6. You stopped talking to me a while back and I am not sure why. You taught me how to know what my limits are, and see the good in things by going out to eat, and texting me the little things you love about me. That was beautiful. Thank you for showing me the movie Blue Valentine, and visiting my house when we are so far away from each other. Whenever you are free, I’ll be here.

I leave all these people in the hands of the past. Always remember that no matter what happens. It is okay to love more than once. It is also okay to fall in love sooner than you expect. You fell in love more than once, and that was the most beautiful feeling in the world.
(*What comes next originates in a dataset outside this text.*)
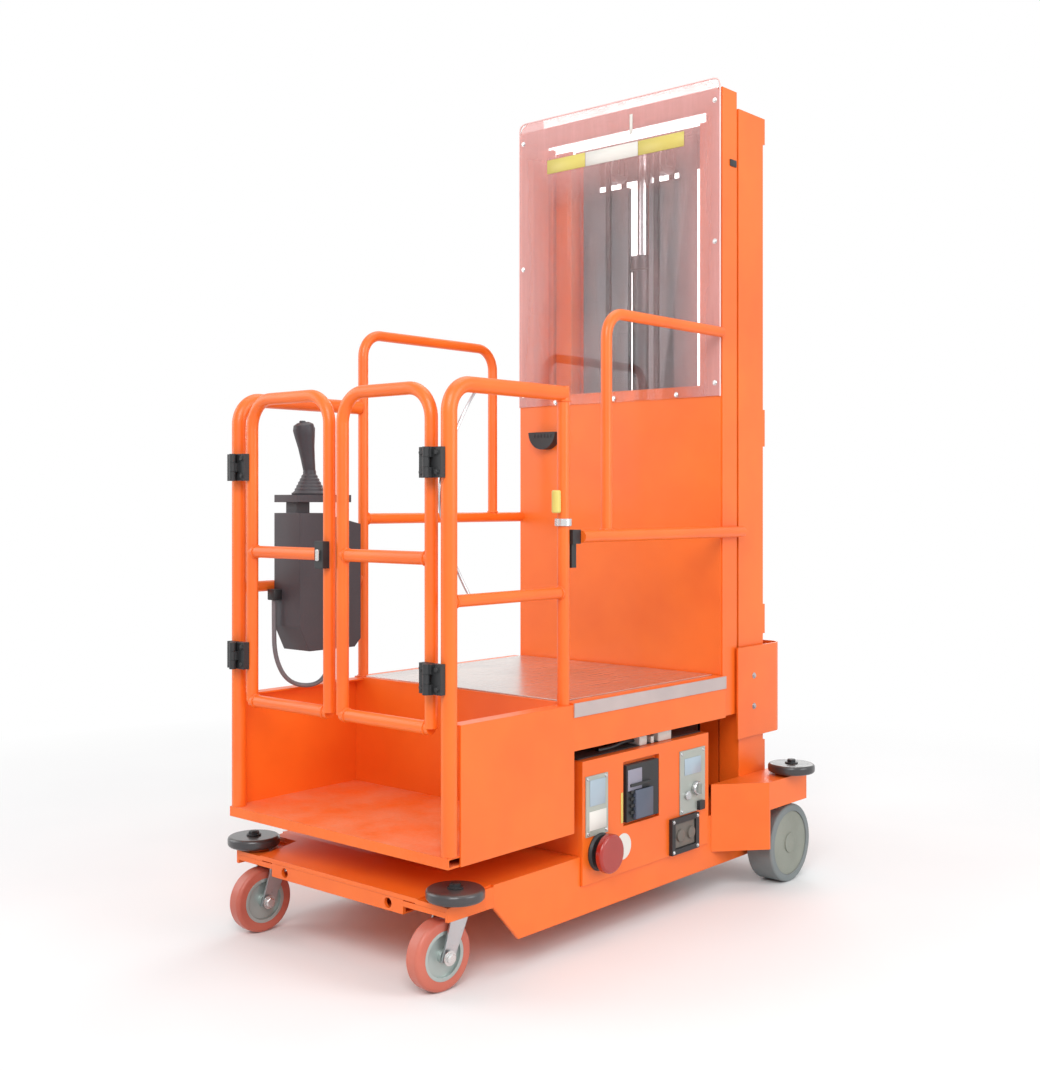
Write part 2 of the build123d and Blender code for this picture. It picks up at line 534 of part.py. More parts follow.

Once with a lively boy, then with yourself, and once more with God. You fell into love more than you expected and it felt great. I was afraid of love, but now I am not, and I embrace every imperfect love that comes into my life. I have realized no love will be perfect, no love will be smooth, but love conquers all chaos and with time heals deep wounds.

So, don’t be afraid of what the world has to offer, because it’s better to shoot and miss than to never shoot for anything at all. Remember, love once, then once again, and then love once more. Yes. Loving can hurt. It hurts us. But loving can also heal.  It is the only thing we take with us when we are gone.

 2016 is and will forever be my best friend, because it taught me how to find happiness in the darkest places, during the darkest hours. It taught me that while there was anger, frustration, disappointment, hurt, pain and broken hearts, there was also laughter, new love, colorful music, summer concerts, and inside jokes that will never die, ever. Through all of it, it was my pain that got me closer to God, and what made my faith become stronger than my fear. Something I share proudly, as I know now that God is love, and God is light.

I love you, and all the people reading this at the moment.